**Stated problem**
Copy exactly the lines from the one containing "2.5, 1), steel());" through the one containing "obj.matrix_world = Matrix.Identity(4)", both included, and nothing else.

◆ ◆ ◆

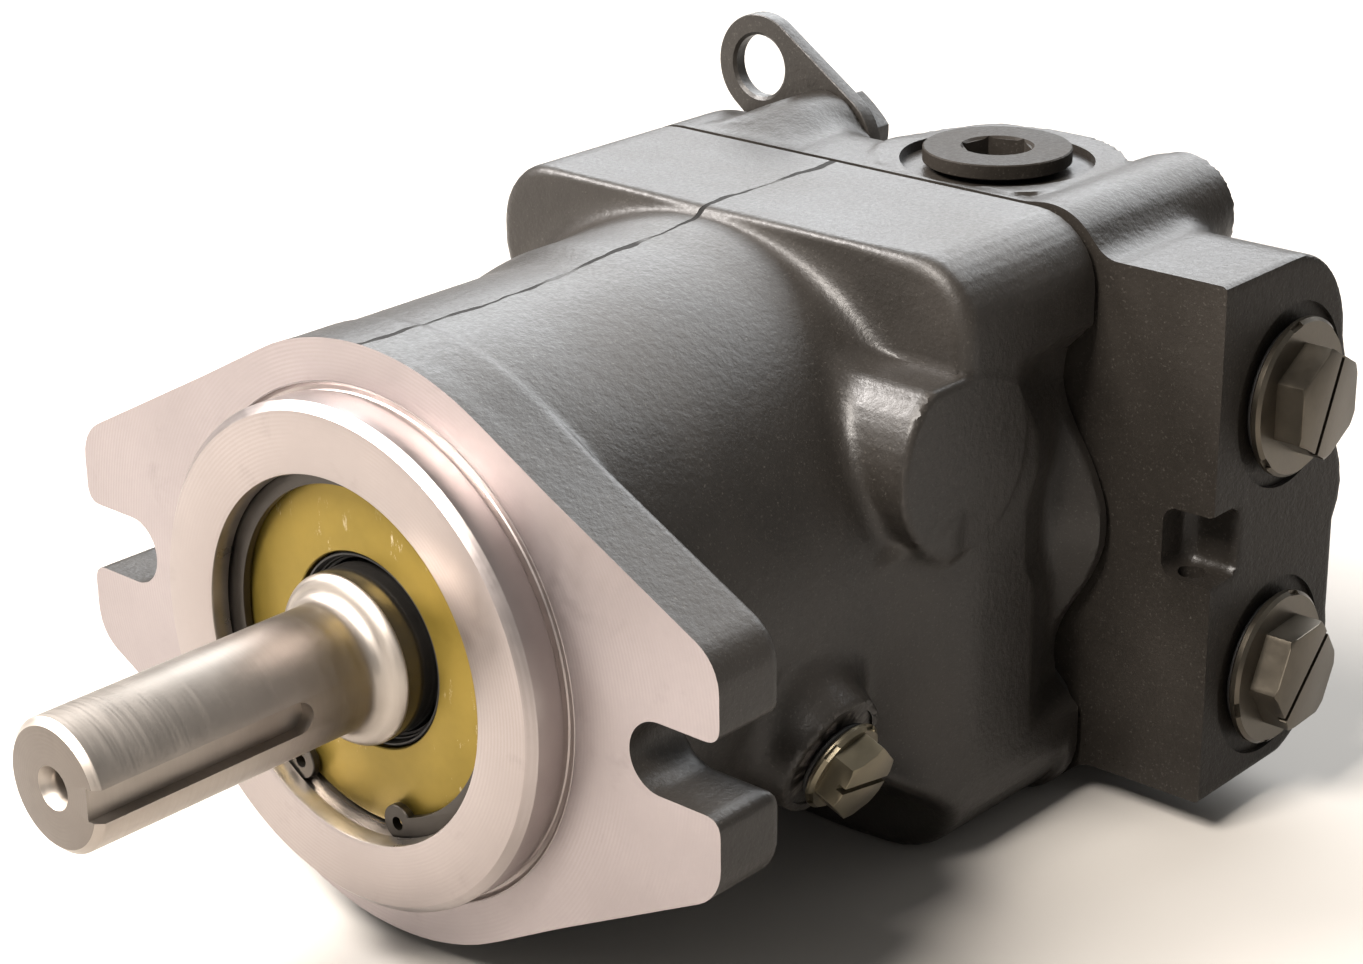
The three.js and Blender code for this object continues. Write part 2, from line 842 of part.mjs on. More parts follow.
function valvePlate() {
  const kidney = (from, to) =>
    new THREE.Shape([
      ...arc(0, 0, PISTON_CIRCLE_R + 4.5, from, to, 8),
      ...arc(0, 0, PISTON_CIRCLE_R - 4.5, to, from, 8),
    ]);
  const y0 = VALVE_PLATE_Y[0] - 1;
  const y1 = VALVE_PLATE_Y[1] + 1;
  return cut(
    ring(26.5, 53, ...VALVE_PLATE_Y),
    prismY(kidney(22, 158), y0, y1),
    prismY(kidney(202, 338), y0, y1),
  );
}

// ---------------------------------------------------------------- assembly

const motor = new THREE.Group();

function place(name, body, material, { parent = motor, position = [0, 0, 0], rotation = [0, 0, 0] } = {}) {
  const mesh = new THREE.Mesh(geometryOf(body), material);
  mesh.name = name;
  mesh.position.set(...position);
  mesh.rotation.set(...rotation.map(degrees));
  parent.add(mesh);
  return mesh;
}

place("housing", housing(), paint());
place("end_cap", endCap(), paint());
place("end_cap_gasket", gasket(), rubber());
CORNER_BOLTS.forEach(([x, z], i) => {
  place(`end_cap_bolt_${i + 1}`, endCapBolt(x, z), darkSteel(), { position: [x, 0, z] });
});

place("seal_carrier", sealCarrier(), zinc());
place("seal_carrier_o_ring", carrierORing(), rubber());
place("shaft_seal", shaftSeal(), rubber());
place("retaining_ring", retainingRing(), darkSteel());

// The drain plug sits in its own frame, turned so that local +X is the plug's axis.
const drain = new THREE.Group();
drain.rotation.y = degrees(DRAIN_ANGLE);
drain.position.set(0, DRAIN_Y, 0);
motor.add(drain);
place("drain_plug", hexPlug(DRAIN_PLUG), blackPlastic(), {
  parent: drain,
  position: [DRAIN_FACE + PLUG_RING + 2 * GAP, 0, 0],
});
place("drain_plug_o_ring", plugRing(8.4, 11.4, PLUG_RING), rubber(), {
  parent: drain,
  position: [DRAIN_FACE + GAP, 0, 0],
  rotation: [0, 0, -90],
});

[
  ["a", PORT_A, 30],
  ["b", PORT_B, 9],
].forEach(([letter, port, turn]) => {
  const seat = SIDE_X - PORT_SPOT_DEPTH;
  place(`port_plug_${letter}`, hexPlug({ ...PORT_PLUG, turn }), blackPlastic(), {
    position: [seat + PLUG_RING + 2 * GAP, port.y, port.z],
  });
  place(`port_plug_${letter}_o_ring`, plugRing(PORT_R + 0.4, 20.5, PLUG_RING), rubber(), {
    position: [seat + GAP, port.y, port.z],
    rotation: [0, 0, -90],
  });
});

place("top_plug", topPlug(), darkSteel(), {
  position: [TOP_PLUG.x, TOP_PLUG.y, TOP_SPOT_Z + 1.8],
  rotation: [0, 0, 20],
});
place("top_plug_o_ring", plugRing(13.6, 17, 1.2), rubber(), {
  position: [TOP_PLUG.x, TOP_PLUG.y, TOP_SPOT_Z + GAP],
  rotation: [90, 0, 0],
});

place("lifting_eye", liftingEye(), darkSteel());
place("lifting_eye_bolt", liftingEyeBolt(), darkSteel(), { position: [EYE_BOSS.x, 0, EYE_BOSS.z] });

place("shaft", shaft(), steel());
place("front_bearing_cup", bearingCup(BEARING_BORE_R - GAP, 12.3, 29.7, 32.2, 30.2), steel());
place("front_bearing_cone", bearingCone(20.6, 12.3, 30.7, 26.4, 24.2), steel());
place("front_bearing_rollers", rollerSet(10, 13.4, 28.6, 29.2, 27.3, 2.5, 1), steel());
place("rear_bearing_cup", bearingCup(REAR_BORE_R - GAP, 173.3, 191, 22.4, 24.2), steel());
place("rear_bearing_cone", bearingCone(15.3, 173.3, 191.6, 17.2, 18.8), steel());
place("rear_bearing_rollers", rollerSet(9, 174.4, 189.6, 19.9, 21.4, 2.1, 0.8), steel());

place("swash_plate", swashPlate(), steel());
place("retainer_plate", retainerPlate(), steel());
place("ball_guide", ballGuide(), steel());
place("cylinder_block", cylinderBlock(), steel());
place("block_spring", blockSpring(), darkSteel());
place("spring_washer_front", ring(18.8, 25.2, 122.4, 124.6, 24), steel());
place("spring_washer_rear", ring(18.8, 25.2, 156.4, 158.6, 24), steel());
place("valve_plate", valvePlate(), bronze());
aroundShaft((angle) => angle).forEach((angle, i) => {
  const [x, z] = onCircle(angle);
  place(`piston_${i + 1}`, piston(), steel(), { position: [x, 0, z] });
  place(`slipper_${i + 1}`, slipper(), bronze(), { position: [x, 0, z] });
});

export default motor;
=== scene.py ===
# Looks of the axial-piston hydraulic motor: painted castings, machined pilot and shaft, plugs, lifting eye.
# Lengths below are in millimetres in the CAD frame; objects are made in metres.
import math

import bmesh
import bpy
import numpy as np
from mathutils import Matrix, Vector


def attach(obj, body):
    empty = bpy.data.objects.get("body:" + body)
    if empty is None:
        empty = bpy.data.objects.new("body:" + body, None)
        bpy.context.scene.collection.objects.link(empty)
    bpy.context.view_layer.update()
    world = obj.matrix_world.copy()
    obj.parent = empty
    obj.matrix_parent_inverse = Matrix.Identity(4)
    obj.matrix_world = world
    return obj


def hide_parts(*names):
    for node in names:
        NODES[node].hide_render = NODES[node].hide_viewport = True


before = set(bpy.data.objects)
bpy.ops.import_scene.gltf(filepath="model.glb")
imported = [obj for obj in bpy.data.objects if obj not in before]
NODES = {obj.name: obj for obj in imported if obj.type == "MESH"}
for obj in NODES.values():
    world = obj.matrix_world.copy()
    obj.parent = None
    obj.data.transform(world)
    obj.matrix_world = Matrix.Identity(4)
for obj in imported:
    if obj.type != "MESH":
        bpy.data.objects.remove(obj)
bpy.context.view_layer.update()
MM = 0.001
STEP = 1.3  # grid of the castings

HALF_HEIGHT = 81  # rear body, above and below the shaft axis
HOUSING_END, CAP_START, CAP_END = 171, 173, 236
CORNERS = [(68, 65), (-58, 65), (-58, -65), (68, -65)]  # cap bolts (x, z)
PORTS = [("a", 206, 33.5), ("b", 204, -41.5)]  # letter, y, z of the ports on the +X side
PORT_FLOOR = 119.5  # x of the port plugs' counterbore floor
DRAIN_Y, DRAIN = 72, math.radians(21)  # drain's place along the shaft, and its axis below +X
TOP_PLUG = (32, 200)  # (x, y)
EYE, EYE_BOLT = (-60, 90), (-35, 72)  # (x, z)
LUGS = [(42.4 * math.cos(math.radians(a)), 42.4 * math.sin(math.radians(a))) for a in (-123, -75)]

AZIMUTH, ELEVATION, ROLL = math.radians(42.17), math.radians(21.86), math.radians(-0.85)
CAMERA_TARGET = (43.86, 60.0, 34.70)
CAMERA_DISTANCE = 702.19
FOCAL_LENGTH, FRAME_WIDTH = 2965.68, 1363  # in the image's own units

# ---------------------------------------------------------------- camera, lights, floor


def make_camera():
    target = Vector(CAMERA_TARGET) * MM
    a, e, roll = AZIMUTH, ELEVATION, ROLL
    back = Vector((math.sin(a) * math.cos(e), -math.cos(a) * math.cos(e), math.sin(e)))
    forward = -back
    right = forward.cross(Vector((0, 0, 1))).normalized()
    up = right.cross(forward)
    r = right * math.cos(roll) + up * math.sin(roll)
    u = up * math.cos(roll) - right * math.sin(roll)
    data = bpy.data.cameras.new("camera")
    data.sensor_fit = "HORIZONTAL"
    data.sensor_width = 36.0
    data.lens = 36.0 * FOCAL_LENGTH / FRAME_WIDTH
    data.clip_start, data.clip_end = 0.05, 50
    camera = bpy.data.objects.new("camera", data)
    turn = Matrix((r, u, back)).transposed().to_4x4()
    camera.matrix_world = Matrix.Translation(target + back * CAMERA_DISTANCE * MM) @ turn
    bpy.context.scene.collection.objects.link(camera)
    bpy.context.scene.camera = camera


def area_light(name, place, aim, size, power, colour):
    data = bpy.data.lights.new(name, "AREA")
    data.shape = "RECTANGLE"
    data.size, data.size_y = size
    data.energy = power
    data.color = colour
    light = bpy.data.objects.new(name, data)
    light.location = place
    light.rotation_mode = "QUATERNION"
    light.rotation_quaternion = (Vector(aim) - Vector(place)).to_track_quat("-Z", "Y")
    bpy.context.scene.collection.objects.link(light)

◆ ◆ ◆

**Correct response**
place("front_bearing_rollers", rollerSet(10, 13.4, 28.6, 29.2, 27.3, 2.5, 1), steel());
place("rear_bearing_cup", bearingCup(REAR_BORE_R - GAP, 173.3, 191, 22.4, 24.2), steel());
place("rear_bearing_cone", bearingCone(15.3, 173.3, 191.6, 17.2, 18.8), steel());
place("rear_bearing_rollers", rollerSet(9, 174.4, 189.6, 19.9, 21.4, 2.1, 0.8), steel());

place("swash_plate", swashPlate(), steel());
place("retainer_plate", retainerPlate(), steel());
place("ball_guide", ballGuide(), steel());
place("cylinder_block", cylinderBlock(), steel());
place("block_spring", blockSpring(), darkSteel());
place("spring_washer_front", ring(18.8, 25.2, 122.4, 124.6, 24), steel());
place("spring_washer_rear", ring(18.8, 25.2, 156.4, 158.6, 24), steel());
place("valve_plate", valvePlate(), bronze());
aroundShaft((angle) => angle).forEach((angle, i) => {
  const [x, z] = onCircle(angle);
  place(`piston_${i + 1}`, piston(), steel(), { position: [x, 0, z] });
  place(`slipper_${i + 1}`, slipper(), bronze(), { position: [x, 0, z] });
});

export default motor;
=== scene.py ===
# Looks of the axial-piston hydraulic motor: painted castings, machined pilot and shaft, plugs, lifting eye.
# Lengths below are in millimetres in the CAD frame; objects are made in metres.
import math

import bmesh
import bpy
import numpy as np
from mathutils import Matrix, Vector


def attach(obj, body):
    empty = bpy.data.objects.get("body:" + body)
    if empty is None:
        empty = bpy.data.objects.new("body:" + body, None)
        bpy.context.scene.collection.objects.link(empty)
    bpy.context.view_layer.update()
    world = obj.matrix_world.copy()
    obj.parent = empty
    obj.matrix_parent_inverse = Matrix.Identity(4)
    obj.matrix_world = world
    return obj


def hide_parts(*names):
    for node in names:
        NODES[node].hide_render = NODES[node].hide_viewport = True


before = set(bpy.data.objects)
bpy.ops.import_scene.gltf(filepath="model.glb")
imported = [obj for obj in bpy.data.objects if obj not in before]
NODES = {obj.name: obj for obj in imported if obj.type == "MESH"}
for obj in NODES.values():
    world = obj.matrix_world.copy()
    obj.parent = None
    obj.data.transform(world)
    obj.matrix_world = Matrix.Identity(4)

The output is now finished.